#### [Extracted information]
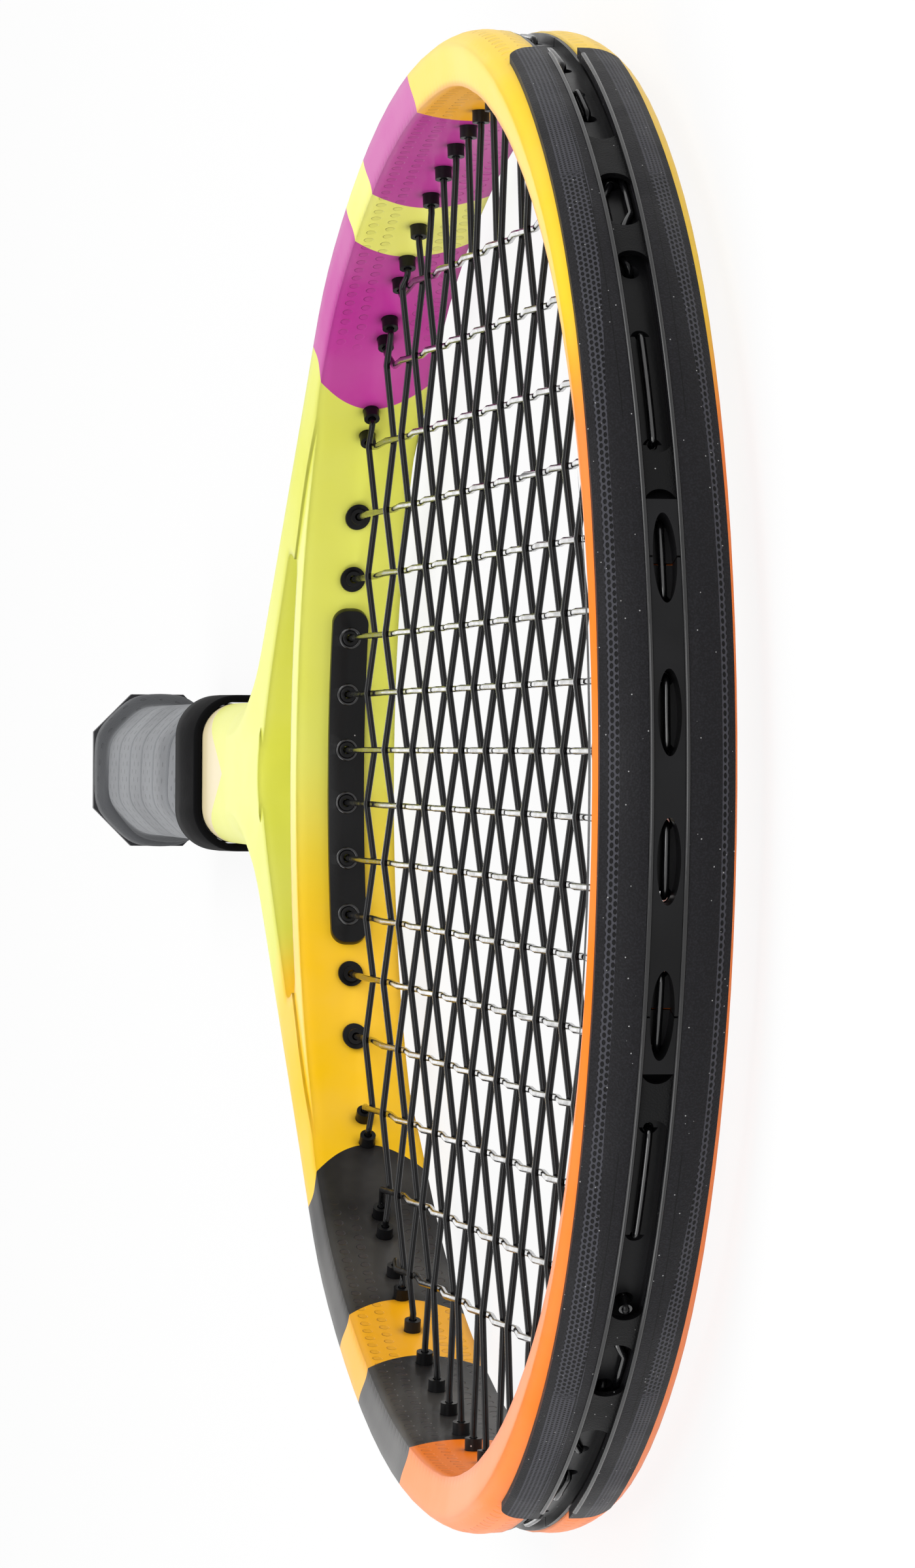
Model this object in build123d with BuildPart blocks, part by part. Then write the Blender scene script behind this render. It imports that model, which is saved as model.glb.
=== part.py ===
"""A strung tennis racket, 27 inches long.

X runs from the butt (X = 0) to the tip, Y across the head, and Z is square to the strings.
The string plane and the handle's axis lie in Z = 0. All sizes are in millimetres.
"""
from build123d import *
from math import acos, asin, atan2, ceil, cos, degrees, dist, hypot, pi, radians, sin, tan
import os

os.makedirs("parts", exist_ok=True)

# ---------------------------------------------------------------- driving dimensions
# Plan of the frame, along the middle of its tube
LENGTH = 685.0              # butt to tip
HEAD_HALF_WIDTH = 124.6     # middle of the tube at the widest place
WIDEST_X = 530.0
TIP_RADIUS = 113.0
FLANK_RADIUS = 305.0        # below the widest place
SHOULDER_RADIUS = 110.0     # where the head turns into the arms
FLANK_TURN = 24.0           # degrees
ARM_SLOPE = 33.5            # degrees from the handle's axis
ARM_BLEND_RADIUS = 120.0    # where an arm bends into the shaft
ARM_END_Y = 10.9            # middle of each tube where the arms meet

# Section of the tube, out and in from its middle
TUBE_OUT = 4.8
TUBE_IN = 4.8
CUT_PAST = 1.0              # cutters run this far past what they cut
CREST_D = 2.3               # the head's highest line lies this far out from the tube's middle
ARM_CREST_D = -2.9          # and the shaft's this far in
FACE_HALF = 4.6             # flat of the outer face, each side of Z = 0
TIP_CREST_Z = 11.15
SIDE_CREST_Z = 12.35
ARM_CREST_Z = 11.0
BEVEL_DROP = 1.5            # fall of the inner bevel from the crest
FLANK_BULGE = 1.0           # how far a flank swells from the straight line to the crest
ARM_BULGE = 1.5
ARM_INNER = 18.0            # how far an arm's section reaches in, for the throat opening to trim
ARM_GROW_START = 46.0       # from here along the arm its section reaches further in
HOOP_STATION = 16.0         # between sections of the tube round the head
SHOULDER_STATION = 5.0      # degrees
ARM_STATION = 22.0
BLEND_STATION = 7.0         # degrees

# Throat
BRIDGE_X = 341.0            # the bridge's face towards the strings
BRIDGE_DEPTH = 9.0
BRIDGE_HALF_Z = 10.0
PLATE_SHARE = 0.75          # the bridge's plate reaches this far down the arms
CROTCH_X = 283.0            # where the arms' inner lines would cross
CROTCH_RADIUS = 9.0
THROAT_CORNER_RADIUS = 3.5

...

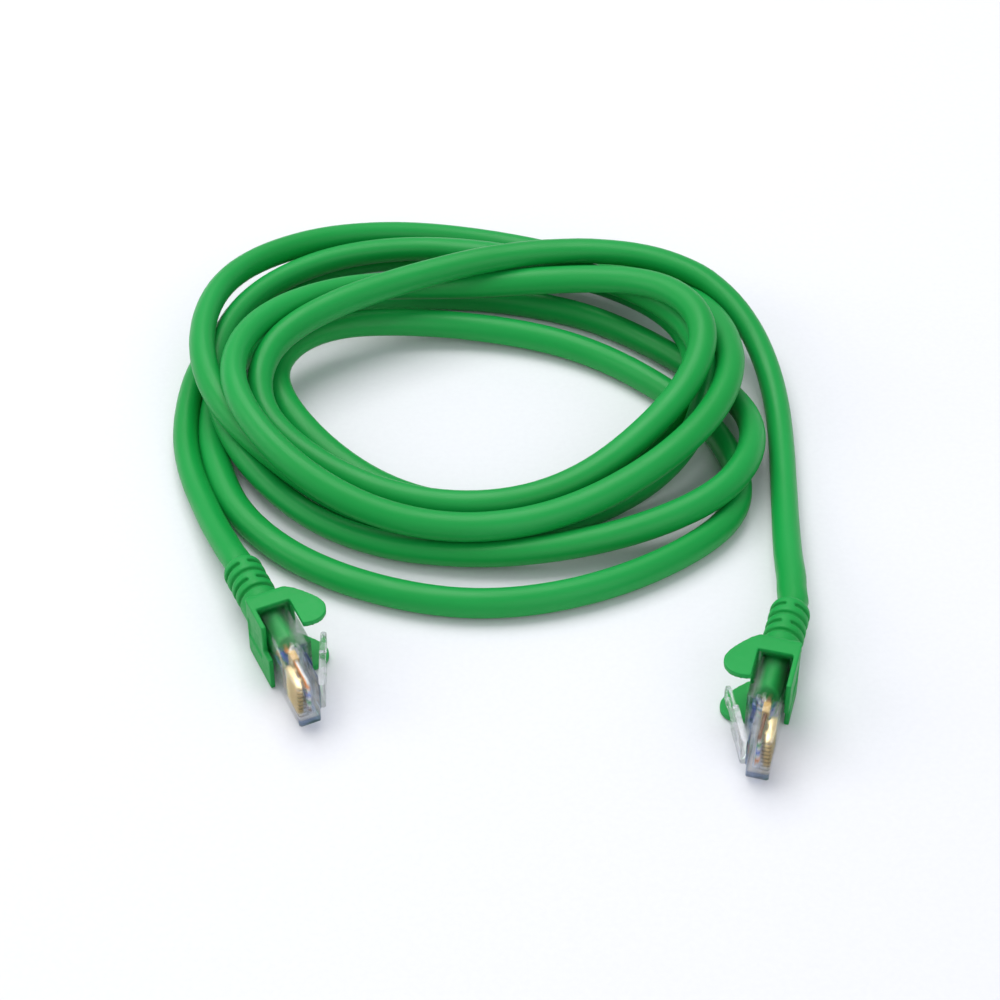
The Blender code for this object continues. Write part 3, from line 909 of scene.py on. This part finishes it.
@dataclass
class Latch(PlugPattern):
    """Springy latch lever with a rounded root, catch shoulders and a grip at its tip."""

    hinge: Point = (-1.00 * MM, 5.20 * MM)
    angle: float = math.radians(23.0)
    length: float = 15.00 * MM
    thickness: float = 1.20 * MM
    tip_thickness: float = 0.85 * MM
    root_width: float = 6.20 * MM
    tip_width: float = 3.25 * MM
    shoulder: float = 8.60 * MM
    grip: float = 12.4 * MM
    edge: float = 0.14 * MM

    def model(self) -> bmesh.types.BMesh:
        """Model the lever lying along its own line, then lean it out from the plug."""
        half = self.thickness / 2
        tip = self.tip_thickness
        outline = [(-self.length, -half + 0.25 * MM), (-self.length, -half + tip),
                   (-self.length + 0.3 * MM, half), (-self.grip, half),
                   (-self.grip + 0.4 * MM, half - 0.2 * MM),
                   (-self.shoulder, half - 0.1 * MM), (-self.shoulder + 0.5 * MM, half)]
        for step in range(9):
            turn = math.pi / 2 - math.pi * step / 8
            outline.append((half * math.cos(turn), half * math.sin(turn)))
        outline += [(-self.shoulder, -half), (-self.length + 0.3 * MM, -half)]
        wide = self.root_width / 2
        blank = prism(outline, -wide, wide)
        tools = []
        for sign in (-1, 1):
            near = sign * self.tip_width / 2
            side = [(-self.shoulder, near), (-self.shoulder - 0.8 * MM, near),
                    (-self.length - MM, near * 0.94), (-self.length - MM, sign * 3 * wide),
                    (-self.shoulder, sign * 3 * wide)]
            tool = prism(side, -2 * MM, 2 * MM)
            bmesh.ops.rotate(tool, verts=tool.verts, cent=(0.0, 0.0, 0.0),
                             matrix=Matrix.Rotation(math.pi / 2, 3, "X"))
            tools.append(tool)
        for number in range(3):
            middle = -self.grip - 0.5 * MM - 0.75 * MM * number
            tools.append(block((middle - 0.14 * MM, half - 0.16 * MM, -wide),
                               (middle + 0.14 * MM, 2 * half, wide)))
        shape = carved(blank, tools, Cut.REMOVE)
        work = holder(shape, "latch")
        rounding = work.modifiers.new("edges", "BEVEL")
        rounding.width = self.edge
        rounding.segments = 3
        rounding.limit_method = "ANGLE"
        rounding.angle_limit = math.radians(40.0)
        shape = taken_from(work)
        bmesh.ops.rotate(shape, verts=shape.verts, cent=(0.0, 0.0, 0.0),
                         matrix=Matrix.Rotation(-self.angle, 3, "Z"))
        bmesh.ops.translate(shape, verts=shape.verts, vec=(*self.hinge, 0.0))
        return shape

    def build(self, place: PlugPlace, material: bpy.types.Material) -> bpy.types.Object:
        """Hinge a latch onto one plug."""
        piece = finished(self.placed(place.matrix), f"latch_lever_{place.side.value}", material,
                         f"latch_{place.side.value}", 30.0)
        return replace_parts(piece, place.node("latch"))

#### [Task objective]
Retype the entries above exactly, but only from the line containing "Model this object" through the line containing "ARM_END_Y = 10.9", both included.

#### [Worked answer]
Model this object in build123d with BuildPart blocks, part by part. Then write the Blender scene script behind this render. It imports that model, which is saved as model.glb.
=== part.py ===
"""A strung tennis racket, 27 inches long.

X runs from the butt (X = 0) to the tip, Y across the head, and Z is square to the strings.
The string plane and the handle's axis lie in Z = 0. All sizes are in millimetres.
"""
from build123d import *
from math import acos, asin, atan2, ceil, cos, degrees, dist, hypot, pi, radians, sin, tan
import os

os.makedirs("parts", exist_ok=True)

# ---------------------------------------------------------------- driving dimensions
# Plan of the frame, along the middle of its tube
LENGTH = 685.0              # butt to tip
HEAD_HALF_WIDTH = 124.6     # middle of the tube at the widest place
WIDEST_X = 530.0
TIP_RADIUS = 113.0
FLANK_RADIUS = 305.0        # below the widest place
SHOULDER_RADIUS = 110.0     # where the head turns into the arms
FLANK_TURN = 24.0           # degrees
ARM_SLOPE = 33.5            # degrees from the handle's axis
ARM_BLEND_RADIUS = 120.0    # where an arm bends into the shaft
ARM_END_Y = 10.9            # middle of each tube where the arms meet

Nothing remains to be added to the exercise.